→ **Problem to solve**:
Can the data below be set down again exactly, line for line?

→ **Dataset section**:
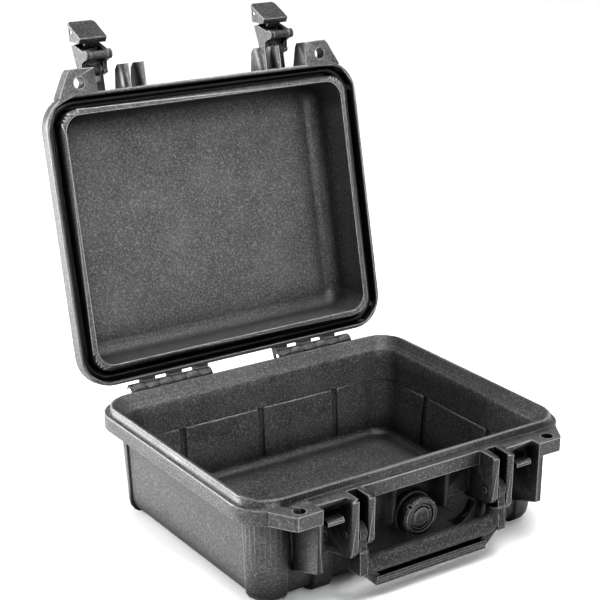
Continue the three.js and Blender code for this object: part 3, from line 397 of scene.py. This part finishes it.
class CASE_OT_finishes(bpy.types.Operator):
    """Build the shared shader groups and every finish"""

    bl_idname = "case.finishes"
    bl_label = "Finishes"

    def execute(self, context):
        sizes, finishes = context.scene.case_sizes, context.scene.case_finishes
        groups = shared_groups()
        # Each finish gets a pale edge colour, partly rubbed wear and partly painted highlight, and a reach
        # for its painted corner shade.
        moulded(FINISH_NAMES["case"], groups, finishes.shell, finishes.shell_wear_and_highlight,
                roughness=0.42, grain_size=1.1 * MM, grain_depth=sizes.grain,
                wear_and_highlight_radius=1.2 * MM, painted_shade_reach=24 * MM, mottle=0.2, fleck=3.0)
        moulded(FINISH_NAMES["fittings"], groups, finishes.fittings, finishes.fittings_wear_and_highlight,
                roughness=0.45, grain_size=1.3 * MM, grain_depth=sizes.grain * 1.3,
                wear_and_highlight_radius=1.0 * MM, painted_shade_reach=9 * MM, mottle=0.4, fleck=5.0)
        moulded(FINISH_NAMES["seal"], groups, finishes.seal, (0.03, 0.03, 0.03),
                roughness=0.5, grain_size=0.8 * MM, grain_depth=sizes.grain * 0.3,
                wear_and_highlight_radius=0.3 * MM, painted_shade_reach=5 * MM, mottle=0.2, fleck=2.6)
        moulded(FINISH_NAMES["membrane"], groups, finishes.film, (0.4, 0.4, 0.4),
                roughness=0.8, grain_size=0.3 * MM, grain_depth=sizes.grain * 0.3,
                wear_and_highlight_radius=0.3 * MM, painted_shade_reach=4 * MM, mottle=0.2, fleck=2.6)
        steel(FINISH_NAMES["steel"], groups, finishes.steel)
        return {"FINISHED"}


class CASE_OT_shells(bpy.types.Operator):
    """The base and lid shells"""

    bl_idname = "case.shells"
    bl_label = "Shells"

    def execute(self, context):
        for node in ("base_shell", "lid_shell"):
            dress(node, 0)
        return {"FINISHED"}


class CASE_OT_seal(bpy.types.Operator):
    """The ring seal in the lid's groove"""

    bl_idname = "case.seal"
    bl_label = "Seal"

    def execute(self, context):
        dress("lid_gasket", 0)
        return {"FINISHED"}


class CASE_OT_handle(bpy.types.Operator):
    """The carry handle and the soft heads of its two pins"""

    bl_idname = "case.handle"
    bl_label = "Handle"

    def execute(self, context):
        sizes = context.scene.case_sizes
        dress("carry_handle", sizes.fitting_edge)
        for side in SIDES:
            dress("handle_pin_" + side, sizes.pin_dome, 4)
        return {"FINISHED"}


class CASE_OT_latches(bpy.types.Operator):
    """Both two-part latches and their pins"""

    bl_idname = "case.latches"
    bl_label = "Latches"

    def execute(self, context):
        sizes = context.scene.case_sizes
        for side in SIDES:
            dress("latch_arm_" + side, sizes.fitting_edge)
            dress("latch_lever_" + side, sizes.fitting_edge, 3)
            dress("latch_pin_" + side, 0)
            dress("latch_lever_pin_" + side, 0)
        return {"FINISHED"}


class CASE_OT_hinges(bpy.types.Operator):
    """The hinge pins"""

    bl_idname = "case.hinges"
    bl_label = "Hinges"

    def execute(self, context):
        for side in SIDES:
            dress("hinge_pin_" + side, 0)
        return {"FINISHED"}


class CASE_OT_vent(bpy.types.Operator):
    """The pressure vent: body, slotted cap, film, seal and nut"""

    bl_idname = "case.vent"
    bl_label = "Vent"

    def execute(self, context):
        edge = context.scene.case_sizes.fitting_edge
        for node in ("vent_body", "vent_cap", "vent_nut"):
            dress(node, edge)
        for node in ("vent_membrane", "vent_seal"):
            dress(node, 0)
        return {"FINISHED"}


class CASE_OT_stage(bpy.types.Operator):
    """Floor, studio light and camera"""

    bl_idname = "case.stage"
    bl_label = "Studio"

    def execute(self, context):
        studio = context.scene.case_studio
        bpy.ops.object.select_all(action="DESELECT")
        bpy.ops.mesh.primitive_plane_add(size=FLOOR_SIZE, location=(0, 0, -FLOOR_DROP))
        floor = context.active_object
        floor.name = "studio_floor"
        ground = bpy.data.materials.new("Pale floor")
        ground.use_nodes = True
        shader = ground.node_tree.nodes["Principled BSDF"]
        shader.inputs["Base Color"].default_value = FLOOR_WHITE
        shader.inputs["Roughness"].default_value = FLOOR_ROUGHNESS
        paint(floor, ground)

        world = bpy.data.worlds.new("White studio")
        context.scene.world = world
        world.use_nodes = True
        background = world.node_tree.nodes["Background"]
        background.inputs["Color"].default_value = (1, 1, 1, 1)
        background.inputs["Strength"].default_value = studio.sky

        for name, spot, aim, size, spread in LAMPS:
            bpy.ops.object.light_add(type="AREA", location=spot)
            light = context.active_object
            light.name = name
            light.data.size = size
            light.data.spread = math.radians(spread)
            light.data.energy = getattr(studio, name.lower())
            light.rotation_euler = (Vector(aim) - Vector(spot)).to_track_quat("-Z", "Y").to_euler()

        bpy.ops.object.camera_add(location=CAMERA_PLACE)
        camera = context.active_object
        cos_e = math.cos(studio.elevation)
        look = Vector((math.sin(studio.azimuth) * cos_e, math.cos(studio.azimuth) * cos_e,
                       -math.sin(studio.elevation)))
        turn = look.to_track_quat("-Z", "Y") @ Quaternion((0, 0, 1), math.radians(CAMERA_ROLL))
        camera.rotation_euler = turn.to_euler()
        camera.data.lens = CAMERA_LENS
        camera.data.sensor_width = CAMERA_SENSOR
        camera.data.shift_x, camera.data.shift_y = CAMERA_SHIFT
        camera.data.clip_start = CAMERA_NEAR
        context.scene.camera = camera
        context.scene.view_settings.view_transform = "Standard"
        context.scene.view_settings.look = "High Contrast"
        return {"FINISHED"}


class CASE_PT_panel(bpy.types.Panel):
    """Sidebar panel of the case"""

    bl_idname = "CASE_PT_panel"
    bl_label = "Equipment Case"
    bl_space_type = "VIEW_3D"
    bl_region_type = "UI"
    bl_category = "Case"

    def draw(self, context):
        for operator in OPERATORS:
            self.layout.operator(operator.bl_idname)


GROUPS = {"case_sizes": CaseSizes, "case_finishes": CaseFinishes, "case_studio": CaseStudio}
OPERATORS = (CASE_OT_finishes, CASE_OT_shells, CASE_OT_seal, CASE_OT_handle, CASE_OT_latches,
             CASE_OT_hinges, CASE_OT_vent, CASE_OT_stage)


def register():
    for cls in (*GROUPS.values(), *OPERATORS, CASE_PT_panel):
        bpy.utils.register_class(cls)
    for name, group in GROUPS.items():
        setattr(bpy.types.Scene, name, bpy.props.PointerProperty(type=group))


def unregister():
    for name in GROUPS:
        delattr(bpy.types.Scene, name)
    for cls in (CASE_PT_panel, *reversed(OPERATORS), *reversed(GROUPS.values())):
        bpy.utils.unregister_class(cls)


def main():
    register()
    for operator in OPERATORS:
        area, name = operator.bl_idname.split(".")
        getattr(getattr(bpy.ops, area), name)()


if __name__ == "__main__":
    main()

→ **The completed task**:
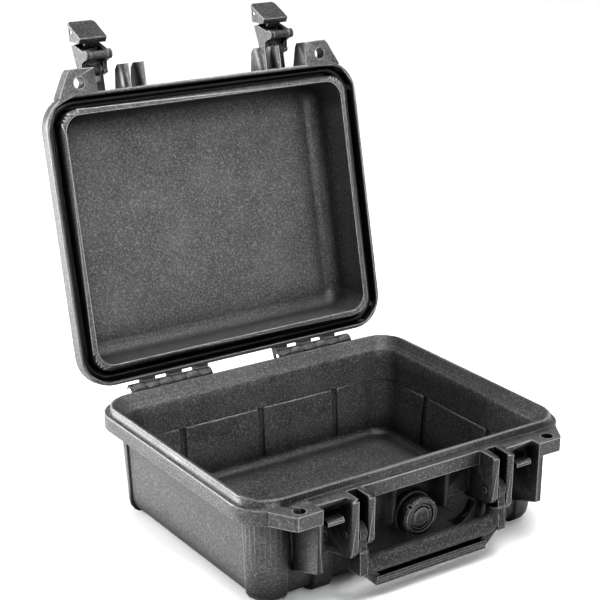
Continue the three.js and Blender code for this object: part 3, from line 397 of scene.py. This part finishes it.
class CASE_OT_finishes(bpy.types.Operator):
    """Build the shared shader groups and every finish"""

    bl_idname = "case.finishes"
    bl_label = "Finishes"

    def execute(self, context):
        sizes, finishes = context.scene.case_sizes, context.scene.case_finishes
        groups = shared_groups()
        # Each finish gets a pale edge colour, partly rubbed wear and partly painted highlight, and a reach
        # for its painted corner shade.
        moulded(FINISH_NAMES["case"], groups, finishes.shell, finishes.shell_wear_and_highlight,
                roughness=0.42, grain_size=1.1 * MM, grain_depth=sizes.grain,
                wear_and_highlight_radius=1.2 * MM, painted_shade_reach=24 * MM, mottle=0.2, fleck=3.0)
        moulded(FINISH_NAMES["fittings"], groups, finishes.fittings, finishes.fittings_wear_and_highlight,
                roughness=0.45, grain_size=1.3 * MM, grain_depth=sizes.grain * 1.3,
                wear_and_highlight_radius=1.0 * MM, painted_shade_reach=9 * MM, mottle=0.4, fleck=5.0)
        moulded(FINISH_NAMES["seal"], groups, finishes.seal, (0.03, 0.03, 0.03),
                roughness=0.5, grain_size=0.8 * MM, grain_depth=sizes.grain * 0.3,
                wear_and_highlight_radius=0.3 * MM, painted_shade_reach=5 * MM, mottle=0.2, fleck=2.6)
        moulded(FINISH_NAMES["membrane"], groups, finishes.film, (0.4, 0.4, 0.4),
                roughness=0.8, grain_size=0.3 * MM, grain_depth=sizes.grain * 0.3,
                wear_and_highlight_radius=0.3 * MM, painted_shade_reach=4 * MM, mottle=0.2, fleck=2.6)
        steel(FINISH_NAMES["steel"], groups, finishes.steel)
        return {"FINISHED"}


class CASE_OT_shells(bpy.types.Operator):
    """The base and lid shells"""

    bl_idname = "case.shells"
    bl_label = "Shells"

    def execute(self, context):
        for node in ("base_shell", "lid_shell"):
            dress(node, 0)
        return {"FINISHED"}


class CASE_OT_seal(bpy.types.Operator):
    """The ring seal in the lid's groove"""

    bl_idname = "case.seal"
    bl_label = "Seal"

    def execute(self, context):
        dress("lid_gasket", 0)
        return {"FINISHED"}


class CASE_OT_handle(bpy.types.Operator):
    """The carry handle and the soft heads of its two pins"""

    bl_idname = "case.handle"
    bl_label = "Handle"

    def execute(self, context):
        sizes = context.scene.case_sizes
        dress("carry_handle", sizes.fitting_edge)
        for side in SIDES:
            dress("handle_pin_" + side, sizes.pin_dome, 4)
        return {"FINISHED"}


class CASE_OT_latches(bpy.types.Operator):
    """Both two-part latches and their pins"""

    bl_idname = "case.latches"
    bl_label = "Latches"

    def execute(self, context):
        sizes = context.scene.case_sizes
        for side in SIDES:
            dress("latch_arm_" + side, sizes.fitting_edge)
            dress("latch_lever_" + side, sizes.fitting_edge, 3)
            dress("latch_pin_" + side, 0)
            dress("latch_lever_pin_" + side, 0)
        return {"FINISHED"}


class CASE_OT_hinges(bpy.types.Operator):
    """The hinge pins"""

    bl_idname = "case.hinges"
    bl_label = "Hinges"

    def execute(self, context):
        for side in SIDES:
            dress("hinge_pin_" + side, 0)
        return {"FINISHED"}


class CASE_OT_vent(bpy.types.Operator):
    """The pressure vent: body, slotted cap, film, seal and nut"""

    bl_idname = "case.vent"
    bl_label = "Vent"

    def execute(self, context):
        edge = context.scene.case_sizes.fitting_edge
        for node in ("vent_body", "vent_cap", "vent_nut"):
            dress(node, edge)
        for node in ("vent_membrane", "vent_seal"):
            dress(node, 0)
        return {"FINISHED"}


class CASE_OT_stage(bpy.types.Operator):
    """Floor, studio light and camera"""

    bl_idname = "case.stage"
    bl_label = "Studio"

    def execute(self, context):
        studio = context.scene.case_studio
        bpy.ops.object.select_all(action="DESELECT")
        bpy.ops.mesh.primitive_plane_add(size=FLOOR_SIZE, location=(0, 0, -FLOOR_DROP))
        floor = context.active_object
        floor.name = "studio_floor"
        ground = bpy.data.materials.new("Pale floor")
        ground.use_nodes = True
        shader = ground.node_tree.nodes["Principled BSDF"]
        shader.inputs["Base Color"].default_value = FLOOR_WHITE
        shader.inputs["Roughness"].default_value = FLOOR_ROUGHNESS
        paint(floor, ground)

        world = bpy.data.worlds.new("White studio")
        context.scene.world = world
        world.use_nodes = True
        background = world.node_tree.nodes["Background"]
        background.inputs["Color"].default_value = (1, 1, 1, 1)
        background.inputs["Strength"].default_value = studio.sky

        for name, spot, aim, size, spread in LAMPS:
            bpy.ops.object.light_add(type="AREA", location=spot)
            light = context.active_object
            light.name = name
            light.data.size = size
            light.data.spread = math.radians(spread)
            light.data.energy = getattr(studio, name.lower())
            light.rotation_euler = (Vector(aim) - Vector(spot)).to_track_quat("-Z", "Y").to_euler()

        bpy.ops.object.camera_add(location=CAMERA_PLACE)
        camera = context.active_object
        cos_e = math.cos(studio.elevation)
        look = Vector((math.sin(studio.azimuth) * cos_e, math.cos(studio.azimuth) * cos_e,
                       -math.sin(studio.elevation)))
        turn = look.to_track_quat("-Z", "Y") @ Quaternion((0, 0, 1), math.radians(CAMERA_ROLL))
        camera.rotation_euler = turn.to_euler()
        camera.data.lens = CAMERA_LENS
        camera.data.sensor_width = CAMERA_SENSOR
        camera.data.shift_x, camera.data.shift_y = CAMERA_SHIFT
        camera.data.clip_start = CAMERA_NEAR
        context.scene.camera = camera
        context.scene.view_settings.view_transform = "Standard"
        context.scene.view_settings.look = "High Contrast"
        return {"FINISHED"}


class CASE_PT_panel(bpy.types.Panel):
    """Sidebar panel of the case"""

    bl_idname = "CASE_PT_panel"
    bl_label = "Equipment Case"
    bl_space_type = "VIEW_3D"
    bl_region_type = "UI"
    bl_category = "Case"

    def draw(self, context):
        for operator in OPERATORS:
            self.layout.operator(operator.bl_idname)


GROUPS = {"case_sizes": CaseSizes, "case_finishes": CaseFinishes, "case_studio": CaseStudio}
OPERATORS = (CASE_OT_finishes, CASE_OT_shells, CASE_OT_seal, CASE_OT_handle, CASE_OT_latches,
             CASE_OT_hinges, CASE_OT_vent, CASE_OT_stage)


def register():
    for cls in (*GROUPS.values(), *OPERATORS, CASE_PT_panel):
        bpy.utils.register_class(cls)
    for name, group in GROUPS.items():
        setattr(bpy.types.Scene, name, bpy.props.PointerProperty(type=group))


def unregister():
    for name in GROUPS:
        delattr(bpy.types.Scene, name)
    for cls in (CASE_PT_panel, *reversed(OPERATORS), *reversed(GROUPS.values())):
        bpy.utils.unregister_class(cls)


def main():
    register()
    for operator in OPERATORS:
        area, name = operator.bl_idname.split(".")
        getattr(getattr(bpy.ops, area), name)()


if __name__ == "__main__":
    main()